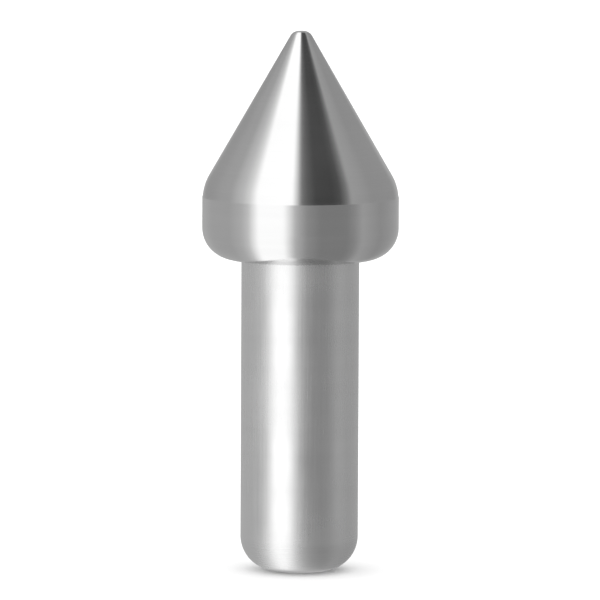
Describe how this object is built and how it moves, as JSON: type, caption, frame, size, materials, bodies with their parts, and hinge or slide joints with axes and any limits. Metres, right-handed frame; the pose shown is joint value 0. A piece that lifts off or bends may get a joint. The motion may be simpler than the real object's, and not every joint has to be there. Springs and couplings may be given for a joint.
{
  "type": "live center",
  "caption": "Live center for a lathe tailstock: a sharp cone point with a short rounded collar turns on ball bearings around a smooth straight shank.",
  "frame": {"origin": "centre of the shank's rear end face, in the plane that the object stands on", "axes": "+Z along the centre line from the shank's end to the tip of the cone; X and Y are any two directions square to it"},
  "size_m": [0.02, 0.02, 0.0551],
  "materials": {
    "point_steel": "ground and polished, bright",
    "shank_steel": "finely turned, satin",
    "bearing_steel": "lapped bearing steel",
    "cage_steel": "pressed steel, oiled",
    "shield_steel": "pressed sheet steel",
    "spring_steel": "phosphated spring steel, dull black"
  },
  "bodies": {
    "arbor": {"shank_arbor": "shank_steel", "rear_bearing_inner_ring": "bearing_steel", "front_bearing_inner_ring": "bearing_steel", "rear_retaining_clip": "spring_steel", "front_retaining_clip": "spring_steel"},
    "point": {"revolving_point": "point_steel", "bearing_retainer": "shank_steel", "preload_wave_washer": "spring_steel", "rear_bearing_outer_ring": "bearing_steel", "rear_bearing_rear_shield": "shield_steel", "rear_bearing_front_shield": "shield_steel", "front_bearing_outer_ring": "bearing_steel", "front_bearing_rear_shield": "shield_steel", "front_bearing_front_shield": "shield_steel"},
    "rear_cage": {"rear_bearing_cage": "cage_steel"},
    "front_cage": {"front_bearing_cage": "cage_steel"},
    "rear_ball_1": {"rear_bearing_ball_1": "bearing_steel"},
    "rear_ball_2": {"rear_bearing_ball_2": "bearing_steel"},
    "rear_ball_3": {"rear_bearing_ball_3": "bearing_steel"},
    "rear_ball_4": {"rear_bearing_ball_4": "bearing_steel"},
    "rear_ball_5": {"rear_bearing_ball_5": "bearing_steel"},
    "rear_ball_6": {"rear_bearing_ball_6": "bearing_steel"},
    "rear_ball_7": {"rear_bearing_ball_7": "bearing_steel"},
    "rear_ball_8": {"rear_bearing_ball_8": "bearing_steel"},
    "rear_ball_9": {"rear_bearing_ball_9": "bearing_steel"},
    "front_ball_1": {"front_bearing_ball_1": "bearing_steel"},
    "front_ball_2": {"front_bearing_ball_2": "bearing_steel"},
    "front_ball_3": {"front_bearing_ball_3": "bearing_steel"},
    "front_ball_4": {"front_bearing_ball_4": "bearing_steel"},
    "front_ball_5": {"front_bearing_ball_5": "bearing_steel"},
    "front_ball_6": {"front_bearing_ball_6": "bearing_steel"},
    "front_ball_7": {"front_bearing_ball_7": "bearing_steel"}
  },
  "joints": [
    {"name": "point_spin", "type": "hinge", "parent": "arbor", "child": "point", "pos_m": [0, 0, 0.0382], "axis": [0, 0, 1], "continuous": true},
    {"name": "rear_cage_spin", "type": "hinge", "parent": "arbor", "child": "rear_cage", "pos_m": [0, 0, 0.03635], "axis": [0, 0, 1], "continuous": true},
    {"name": "front_cage_spin", "type": "hinge", "parent": "arbor", "child": "front_cage", "pos_m": [0, 0, 0.043], "axis": [0, 0, 1], "continuous": true},
    {"name": "rear_ball_1_roll", "type": "hinge", "parent": "rear_cage", "child": "rear_ball_1", "pos_m": [0.00525, 0, 0.03635], "axis": [0, 0, 1], "continuous": true},
    {"name": "rear_ball_2_roll", "type": "hinge", "parent": "rear_cage", "child": "rear_ball_2", "pos_m": [0.00402, 0.00337, 0.03635], "axis": [0, 0, 1], "continuous": true},
    {"name": "rear_ball_3_roll", "type": "hinge", "parent": "rear_cage", "child": "rear_ball_3", "pos_m": [0.00091, 0.00517, 0.03635], "axis": [0, 0, 1], "continuous": true},
    {"name": "rear_ball_4_roll", "type": "hinge", "parent": "rear_cage", "child": "rear_ball_4", "pos_m": [-0.00263, 0.00455, 0.03635], "axis": [0, 0, 1], "continuous": true},
    {"name": "rear_ball_5_roll", "type": "hinge", "parent": "rear_cage", "child": "rear_ball_5", "pos_m": [-0.00493, 0.0018, 0.03635], "axis": [0, 0, 1], "continuous": true},
    {"name": "rear_ball_6_roll", "type": "hinge", "parent": "rear_cage", "child": "rear_ball_6", "pos_m": [-0.00493, -0.0018, 0.03635], "axis": [0, 0, 1], "continuous": true},
    {"name": "rear_ball_7_roll", "type": "hinge", "parent": "rear_cage", "child": "rear_ball_7", "pos_m": [-0.00263, -0.00455, 0.03635], "axis": [0, 0, 1], "continuous": true},
    {"name": "rear_ball_8_roll", "type": "hinge", "parent": "rear_cage", "child": "rear_ball_8", "pos_m": [0.00091, -0.00517, 0.03635], "axis": [0, 0, 1], "continuous": true},
    {"name": "rear_ball_9_roll", "type": "hinge", "parent": "rear_cage", "child": "rear_ball_9", "pos_m": [0.00402, -0.00337, 0.03635], "axis": [0, 0, 1], "continuous": true},
    {"name": "front_ball_1_roll", "type": "hinge", "parent": "front_cage", "child": "front_ball_1", "pos_m": [0.00325, 0, 0.043], "axis": [0, 0, 1], "continuous": true},
    {"name": "front_ball_2_roll", "type": "hinge", "parent": "front_cage", "child": "front_ball_2", "pos_m": [0.00203, 0.00254, 0.043], "axis": [0, 0, 1], "continuous": true},
    {"name": "front_ball_3_roll", "type": "hinge", "parent": "front_cage", "child": "front_ball_3", "pos_m": [-0.00072, 0.00317, 0.043], "axis": [0, 0, 1], "continuous": true},
    {"name": "front_ball_4_roll", "type": "hinge", "parent": "front_cage", "child": "front_ball_4", "pos_m": [-0.00293, 0.00141, 0.043], "axis": [0, 0, 1], "continuous": true},
    {"name": "front_ball_5_roll", "type": "hinge", "parent": "front_cage", "child": "front_ball_5", "pos_m": [-0.00293, -0.00141, 0.043], "axis": [0, 0, 1], "continuous": true},
    {"name": "front_ball_6_roll", "type": "hinge", "parent": "front_cage", "child": "front_ball_6", "pos_m": [-0.00072, -0.00317, 0.043], "axis": [0, 0, 1], "continuous": true},
    {"name": "front_ball_7_roll", "type": "hinge", "parent": "front_cage", "child": "front_ball_7", "pos_m": [0.00203, -0.00254, 0.043], "axis": [0, 0, 1], "continuous": true}
  ],
  "couplings": [
    {"joint": "rear_cage_spin", "follows": "point_spin", "ratio": 0.59524},
    {"joint": "front_cage_spin", "follows": "point_spin", "ratio": 0.61538},
    {"joint": "rear_ball_1_roll", "follows": "point_spin", "ratio": 2.5298},
    {"joint": "rear_ball_2_roll", "follows": "point_spin", "ratio": 2.5298},
    {"joint": "rear_ball_3_roll", "follows": "point_spin", "ratio": 2.5298},
    {"joint": "rear_ball_4_roll", "follows": "point_spin", "ratio": 2.5298},
    {"joint": "rear_ball_5_roll", "follows": "point_spin", "ratio": 2.5298},
    {"joint": "rear_ball_6_roll", "follows": "point_spin", "ratio": 2.5298},
    {"joint": "rear_ball_7_roll", "follows": "point_spin", "ratio": 2.5298},
    {"joint": "rear_ball_8_roll", "follows": "point_spin", "ratio": 2.5298},
    {"joint": "rear_ball_9_roll", "follows": "point_spin", "ratio": 2.5298},
    {"joint": "front_ball_1_roll", "follows": "point_spin", "ratio": 2.0513},
    {"joint": "front_ball_2_roll", "follows": "point_spin", "ratio": 2.0513},
    {"joint": "front_ball_3_roll", "follows": "point_spin", "ratio": 2.0513},
    {"joint": "front_ball_4_roll", "follows": "point_spin", "ratio": 2.0513},
    {"joint": "front_ball_5_roll", "follows": "point_spin", "ratio": 2.0513},
    {"joint": "front_ball_6_roll", "follows": "point_spin", "ratio": 2.0513},
    {"joint": "front_ball_7_roll", "follows": "point_spin", "ratio": 2.0513}
  ]
}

_ _ _

(Your instructions): Looking at the data above, show all lines where the word "with" occurs.

(Response):
Describe how this object is built and how it moves, as JSON: type, caption, frame, size, materials, bodies with their parts, and hinge or slide joints with axes and any limits. Metres, right-handed frame; the pose shown is joint value 0. A piece that lifts off or bends may get a joint. The motion may be simpler than the real object's, and not every joint has to be there. Springs and couplings may be given for a joint.
  "caption": "Live center for a lathe tailstock: a sharp cone point with a short rounded collar turns on ball bearings around a smooth straight shank.",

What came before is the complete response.